BORK: Well, of course, in constitutional law, precedent has never been as important as in any other branch of the law and the reason for that is quite simple. If the Court gets a statute wrong, the Congress can come along and cure it by reenacting something that the Court will get right. But, if the Court gets the Constitution wrong, nobody can correct that except the Court and that's the reason - and many justices in the past have said this - that precedent is less important [than] the actual meaning of the Constitution.

SNOW: Judge, you've had 18 years to reflect upon what happened to you in 1987. As somebody gets ready for...

BORK (chuckles): I haven't spent the 18 years

SNOW (smiles): No. But you've had 18 years to think about ...

BORK: I haven't spent 18 years reflecting

SNOW: No, I understand that but the fact - it was a bruising battle. What advice do you have for the President's next nominee in the face what is surely to be a storm of criticism no matter what?

BORK: Well, first, I think the nominee has to make sure that the White House is ready to do battle and then I think the nominee has to go in and give honest answers because - it's unfortunate but the Senators have gotten in the habit of demanding to know how you will vote on every issue, which is a terrible thing.
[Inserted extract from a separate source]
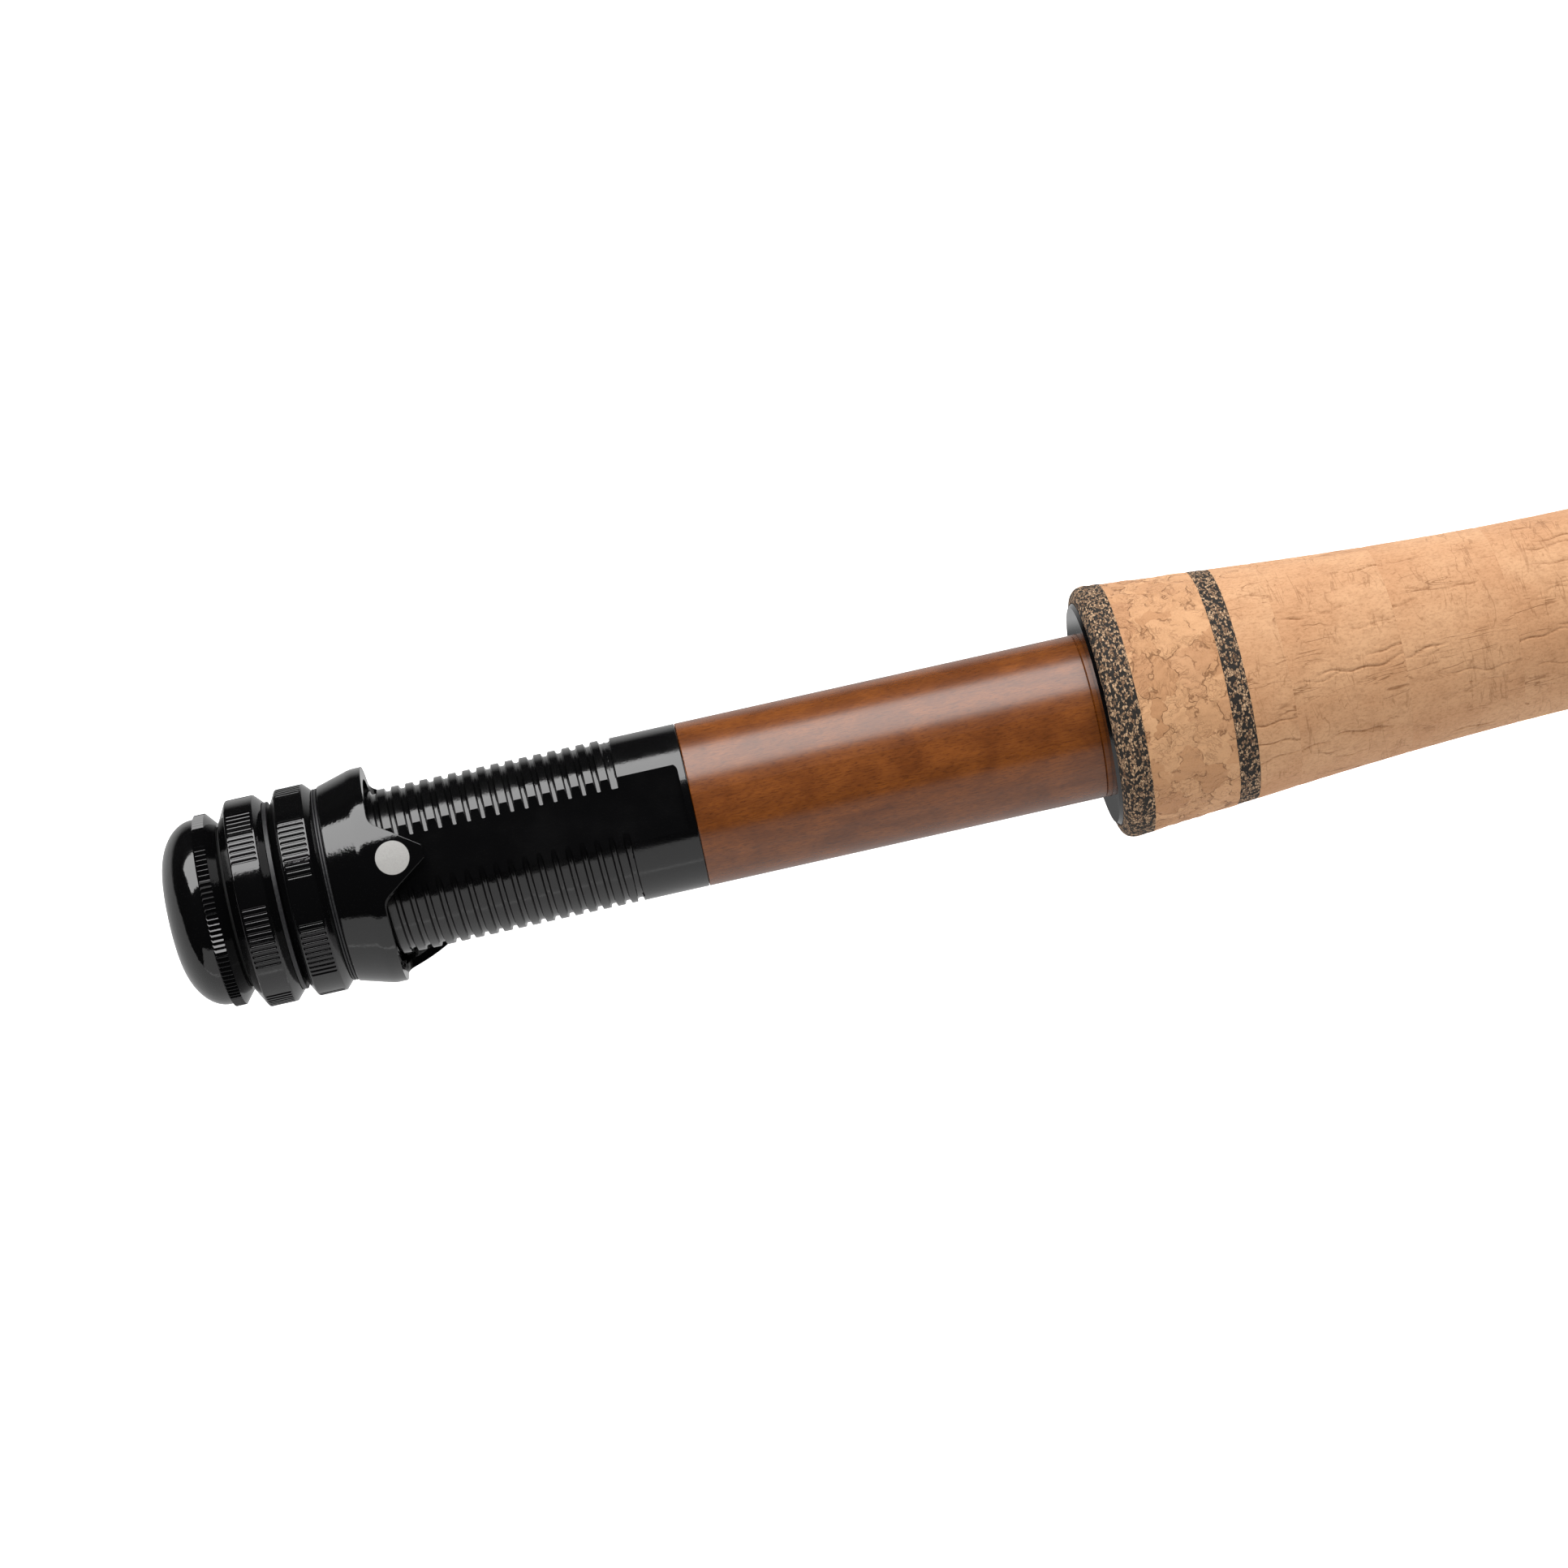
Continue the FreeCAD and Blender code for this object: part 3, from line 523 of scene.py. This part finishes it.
wear(thread_finish("brown_silk", (0.012, 0.005, 0.003), (0.06, 0.018, 0.009)), "ferrule_wrap",
     "keeper_wrap_rear", "keeper_wrap_front", "guide_wrap_rear", "guide_wrap_front")
wear(thread_finish("bronze_silk", (0.25, 0.13, 0.04), (0.6, 0.36, 0.14)), "ferrule_trim_band")
wear(speckled("dark_plated_steel", (0.16, 0.16, 0.17), (0.24, 0.24, 0.25), 0.0004, 0.16, 1.0),
     "hook_keeper", "guide_frame")
wear(speckled("polished_ceramic", (0.018, 0.018, 0.02), (0.03, 0.03, 0.033), 0.0005, 0.08), "guide_ring")


# ---- Studio ----
# A white table, one long soft box above the +Y side, a dim board on the -Y side and a broad front fill.
# Glossy rays see the table white only close under the rod, shaded under the seat's flange, and dark beyond
# the rod on the soft box's side.

table_gap, reach = 0.0005, 4.0
table_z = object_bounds()[0].z - table_gap
floor_mesh = bpy.data.meshes.new("table")
floor_mesh.from_pydata([(-reach, -reach, table_z), (reach, -reach, table_z), (reach, reach, table_z),
                        (-reach, reach, table_z)], [], [(0, 1, 2, 3)])
floor = bpy.data.objects.new("table", floor_mesh)
bpy.context.scene.collection.objects.link(floor)
material, tree, shader = finish_of("white_table", Roughness=0.9, Specular_IOR_Level=0.0)
rays = put(tree, "ShaderNodeLightPath").outputs
here = put(tree, "ShaderNodeTexCoord").outputs["Object"]
axes = put(tree, "ShaderNodeSeparateXYZ", {"Vector": here}).outputs
lit = fade(tree, axes["Y"], 0.028, 0.055, 0.55, 0.015)
under_flange = calc(tree, "MULTIPLY", fade(tree, axes["X"], 0.096, 0.1, 0, 0.75),
                    fade(tree, calc(tree, "ABSOLUTE", axes["Y"]), 0.0125, 0.0145, 1, 0))
mirrored = calc(tree, "MULTIPLY", lit, calc(tree, "SUBTRACT", 1.0, under_flange))
seen = calc(tree, "ADD", calc(tree, "MULTIPLY", rays["Is Camera Ray"], 0.9),
            calc(tree, "MULTIPLY", rays["Is Diffuse Ray"], 0.75))
glow = calc(tree, "ADD", seen, calc(tree, "MULTIPLY", rays["Is Glossy Ray"], mirrored))
tree.links.new(blend_colour(tree, rays["Is Glossy Ray"], (0.8, 0.8, 0.8), (0, 0, 0)), shader["Base Color"])
shader["Emission Color"].default_value = (1, 1, 1, 1)
tree.links.new(glow, shader["Emission Strength"])
material.cycles.emission_sampling = "NONE"
floor_mesh.materials.append(material)


def soft_box(name, roll, distance, width, height, radiance, turn=0.0, mirrored=True):
    """An area light facing the seat; roll is its angle from straight above, towards +Y when positive,
    and turn spins it about its own middle so that its -X end comes up."""
    lamp = bpy.data.lights.new(name, "AREA")
    lamp.shape, lamp.size, lamp.size_y = "RECTANGLE", width, height
    lamp.energy = math.pi * width * height * radiance
    holder = bpy.data.objects.new(name, lamp)
    bpy.context.scene.collection.objects.link(holder)
    out = Vector((0, math.sin(roll), math.cos(roll)))
    down = Vector((0, math.cos(roll), -math.sin(roll)))
    across = Vector((math.cos(turn), 0, 0)) + down * math.sin(turn)
    holder.matrix_world = Matrix((across, out.cross(across), out)).transposed().to_4x4()
    holder.matrix_world.translation = Vector((0.08, 0, 0)) + out * distance
    holder.visible_glossy = mirrored
    return holder


soft_box("key_box", math.radians(53), 0.62, 1.1, 0.526, 4.0, math.radians(13))
soft_box("dim_board", math.radians(-93), 0.7, 1.4, 1.2, 0.55)
soft_box("front_fill", math.radians(-7), 1.1, 1.5, 1.5, 1.9, mirrored=False)

world = bpy.data.worlds.new("studio")
bpy.context.scene.world = world
world.use_nodes = True
tree = world.node_tree
ray = put(tree, "ShaderNodeLightPath").outputs["Is Camera Ray"]
tree.links.new(fade(tree, ray, 0, 1, 0.006, 1.0), tree.nodes["Background"].inputs["Strength"])
tree.nodes["Background"].inputs["Color"].default_value = (1, 1, 1, 1)

aim = Vector((0.0684, 0, 0))
distance = 0.467
tilt, roll, slope = math.radians(-1.9), math.radians(7), math.radians(12.6)
toward = Vector((math.sin(tilt), -math.sin(roll) * math.cos(tilt), math.cos(roll) * math.cos(tilt)))
along = (Vector((1, 0, 0)) - toward * toward.x).normalized()
across = toward.cross(along)
right = along * math.cos(slope) - across * math.sin(slope)
up = along * math.sin(slope) + across * math.cos(slope)
lens = bpy.data.cameras.new("camera")
lens.lens, lens.sensor_width, lens.clip_start = 97.7, 36.0, 0.01
camera = bpy.data.objects.new("camera", lens)
bpy.context.scene.collection.objects.link(camera)
camera.matrix_world = Matrix((right, up, toward)).transposed().to_4x4()
camera.matrix_world.translation = aim + toward * distance
bpy.context.scene.camera = camera
bpy.context.scene.view_settings.view_transform = "Standard"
A nominee shouldn't be asked that because he may not know how he'll vote on every issue when he reads the briefs and hears the arguments but - but I think he's gonna be asked that and I think he has to give honest answers, which will cause uproar, and the White House has to be prepared to fight at that point.

SNOW: Alright, Judge Bork, thank you very much for joining us.

[COMMENT: One gets the impression that Judge Bork knows that Bush's choice will be a man since consistently uses only masculine pronouns to describe possible nominees. Or maybe it's just one more sign of his inherent prejudices in favor of the male of the species!]